Ora, a exigência constante do art. 112, § 2º, da Constituição fluminense, consagra mera restrição material à atividade do legislador estadual, que com ela se vê impedido de conceder gratuidade sem proceder à necessária indicação da fonte de custeio. É assente a jurisprudência da Corte no sentido de que as regras do processo legislativo federal que devem reproduzidas no âmbito estadual são apenas as de cunho substantivo(1), coisa que se não reconhece ao dispositivo atacado. É que este não se destina a promover alterações no próprio processo legislativo, considerado em si mesmo; volta-se, antes, a estabelecer restrições quanto a um produto específico do processo e que são eventuais leis sobre gratuidades. É, por isso, equivocado ver qualquer relação de contrariedade entre as limitações constitucionais vinculadas ao princípio federativo e a norma sob análise, que delas não desbordou.


Não colhe, tampouco, a alegação de que o art. 175, § único, III, da Constituição Federal, remeteria ao poder público a função de disciplinar, mediante lei, a política tarifária em matéria de serviços públicos, de modo que teria pretendido “o poder constituinte derivado condicionar, para sempre, a atividade legislativa, dela retirando parcela da competência para dispor sobre política tarifária” (fls. 05). A reserva de lei foi mantida pela Constituição do Estado do Rio de Janeiro, que apenas condicionou, de forma válida, toda deliberação sobre propostas de gratuidade de serviços públicos prestados de forma indireta à indicação da correspectiva fonte de custeio.

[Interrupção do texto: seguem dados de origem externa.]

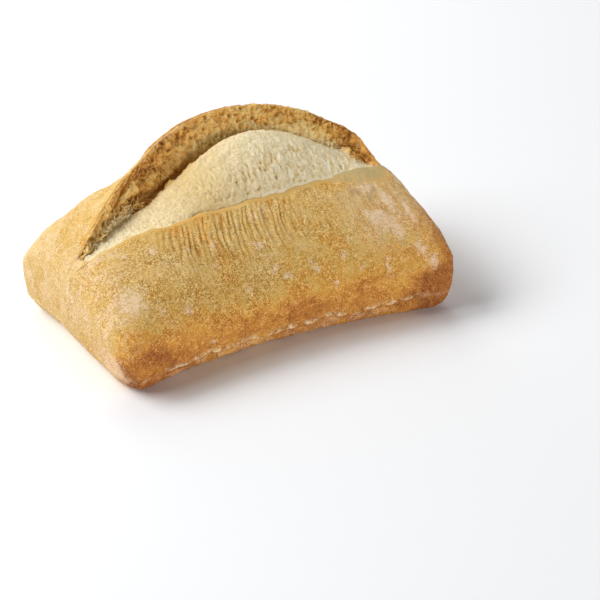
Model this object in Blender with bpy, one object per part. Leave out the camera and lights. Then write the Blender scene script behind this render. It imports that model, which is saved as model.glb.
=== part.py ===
# White bread roll: a soft oblong roll with pinched corners, slashed once along its length.
# The slash has opened into a dome of torn crumb, with the crust behind it lifted as an ear.
# Metres, +Z up. The slash runs along X, the ear is on the +Y side, and the roll rests on z = 0.
import math

import bmesh
import bpy
import numpy as np
from mathutils import Vector, noise

# Plan of the loaf at its seam, the widest line round it
HALF_LENGTH = 0.074
HALF_WIDTH = 0.0454
END_HOLLOW = 0.027  # share by which the ends fall in between the corners
SIDE_HOLLOW = 0.204  # share by which the long sides swell less at their middle than at the corners
BACK_SIDE_SHARE = 0.57  # the back side is hollowed this much as strongly as the front
CORNER_ROUND = 0.063
CORNER_SHARPNESS = 10.0
PULL_SHARPNESS = 4
END_MIDDLE, SIDE_MIDDLE = 0.4, 0.5  # where the hollows cross the even outline
SIDE_CURVE = 1.5

# Each corner drawn out of its even place, along X and Y
CORNER_PULLS = {
    "front left": (0.0018, -0.0020),
    "front right": (0.0004, 0.0),
    "back left": (-0.0006, -0.0018),
    "back right": (-0.0004, 0.0006),
}

# Places where the dough sits higher or lower than its rule: X, Y, radius, rise
SWELLINGS = [
    (-0.034, 0.028, 0.007, -0.0028),
    (-0.048, 0.036, 0.009, 0.0021),
    (-0.062, 0.042, 0.008, 0.0018),
    (-0.073, 0.042, 0.006, -0.0035),
    (0.066, 0.020, 0.007, 0.003),
    (0.0755, -0.0415, 0.006, -0.0028),
]
SWELLINGS_FROM, SWELLINGS_FULL = 0.008, 0.026  # heights between which they come in

# Heights
SEAM_HEIGHT = 0.0202
SEAM_DIP = 0.0016  # the seam is this much lower at the middle of the loaf
TOP_HEIGHT = 0.0407  # crust beside the slash, before the slash opened
TOP_TILT = 0.0015  # the left end stands higher by this, and the right end lower
LEFT_END_SQUARENESS = 3.45  # higher is a steeper end with a tighter shoulder
RIGHT_END_SQUARENESS = 7.8

# The slash, from its left tip to its right one, as shares of the half length
SLASH_LEFT = -0.945
SLASH_RIGHT = 1.145
SLASH_OFFSET = 0.00875  # towards the back
SLASH_TURN = 0.0075  # further back at the right end, and less at the left
SLASH_TIP = 0.0008  # half the gap between the slash's lines at its tips
CLOSING_FROM, CLOSING_TO = 0.90, 0.985  # where the ear runs back to the lip at the right end

# Each line of the slash: how far it rises and moves, and how fast it swells from the left and the right
LIP_RISE, LIP_FORWARD, LIP_FROM_LEFT, LIP_FROM_RIGHT = 0.0089, 0.0136, 0.19, 0.138
CREST_RISE, CREST_BACK, CREST_FROM_LEFT, CREST_FROM_RIGHT = 0.0245, 0.0107, 3.0, 2.48
RIM_RISE, RIM_BACK, RIM_FROM_LEFT, RIM_FROM_RIGHT = 0.0309, 0.0226, 1.115, 1.02
GROOVE_DEPTH = 0.009  # below the dome's crest
GROOVE_NEARNESS = 0.6  # share of the way from the crest to the rim
RIM_THICKNESS = 0.002
RIM_DROP = 0.0008  # from the rim's inner edge to its outer one

# Fullness of the arches beside the slash
FRONT_FULLNESS = 0.37
FRONT_SHOULDER = 0.47
LIP_SLOPE = math.radians(7.3)
DOME_FOOT, DOME_FULLNESS, DOME_SHOULDER = 0.12, 0.55, 0.5
VALLEY_SHOULDER, VALLEY_FOOT, VALLEY_STEEPNESS = 0.6, 0.05, 0.45
EAR_FOOT, EAR_FOOT_RISE, EAR_HEAD, EAR_HEAD_RISE = 0.15, 0.33, 0.1, 0.3
BACK_FULLNESS = 0.745
BACK_SHOULDER = 0.45
RIM_SLOPE = math.radians(70.0)

# The turn under the seam, down to the flat base
UNDER_TURN = 0.009
UNDER_TURN_SIDES = 0.0036  # added along the middle of the sides
UNDER_ROUNDNESS = 0.8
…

Além disso, conforme sobrelevou a Advocacia-Geral da União, “os princípios constitucionais apontados como violados são bastante abrangentes (…). Realizando-se o cotejo entre o artigo impugnado nestes autos e os preceitos constitucionais adotados como parâmetro de sua constitucionalidade, não se vislumbra qualquer incompatibilidade, até porque se trata de disposições desprovidas de correlação específica” (fls. 156).

Daí chegar-se, sem dificuldade, à conclusão de que a norma estadual não vulnera o princípio federativo, consagrado nos arts. 1º, caput, 18 e 25 da Constituição Federal.

2. Não se descobre, ademais, nenhuma infração ao princípio da separação dos poderes e, segundo a autora, oriunda de suposta invasão da competência exclusiva do Chefe do Poder Executivo para dispor sobre “serviços públicos”.

A alegação de afronta ao disposto no art. 61, § 1º, II, “b”, não pede maiores considerações, porque se cuida de preceito dirigido exclusivamente aos Territórios.

Doutro lado, não quadra falar em desprestígio à prerrogativa do Poder Executivo de celebrar contratos administrativos, assim porque a norma lhe não veda tal poder, como seu exercício é submisso integralmente ao princípio da legalidade. Como bem observou a Advocacia-Geral da União, “a Administração celebra seus contratos na forma da lei” (fls. 160). Donde, não há excogitar usurpação de competência reservada do Chefe do Poder Executivo.

3. Por fim, também é infrutífero o argumento de desrespeito ao princípio da dignidade da pessoa humana.

Seu fundamento seria porque “a norma (…) retira do legislador, de modo peremptório, a possibilidade de implementar políticas necessárias a reduzir desigualdades socais e favorecer camadas menos abastadas da população, permitindo-lhes acesso gratuito a serviços públicos prestados em âmbito estadual “ (fls. 09); “a regra (…) tem por objetivo evitar que, através de lei, venham a ser concedidas a determinados indivíduos gratuidades” (fls. 12), “o preceito questionado (…)exclui desde logo a possibilidade de implementação de medidas nesse sentido [concessão de gratuidade em matéria de transportes públicos], já que estabelece um óbice da fonte de custeio” (fls. 16).

Sucede que dessa frágil premissa não se segue a conclusão pretendida, pois é falsa a suposição de que a mera necessidade de indicação da fonte de custeio da gratuidade implicaria inviabilidade desta.

A exigência de indicação da fonte de custeio para autorizar gratuidade na fruição de serviços públicos em nada impede sejam estes prestados graciosamente, donde não agride nenhum direito fundamental do cidadão. A medida reveste-se, aliás, de providencial austeridade, uma vez que se preordena a garantir a gestão responsável da coisa pública, o equilíbrio na equação econômico-financeira informadora dos contratos administrativos e, em última análise, a própria viabilidade e a continuidade dos serviços públicos e das gratuidades concedidas.

4. Diante do exposto, julgo improcedente a ação direta de inconstitucionalidade.

Notas de Rodapé

1- Como, aliás, consta da ementa – invocada pela autora – do acórdão da ADI nº 1.060-MC (Rel. Min. CARLOS VELLOSO, DJ 23.09.94), que, resumindo a postura da Corte, reza: “A jurisprudência do Supremo Tribunal Federal é no sentido da observância compulsória pelos Estados-membros das regras básicas do processo legislativo federal”.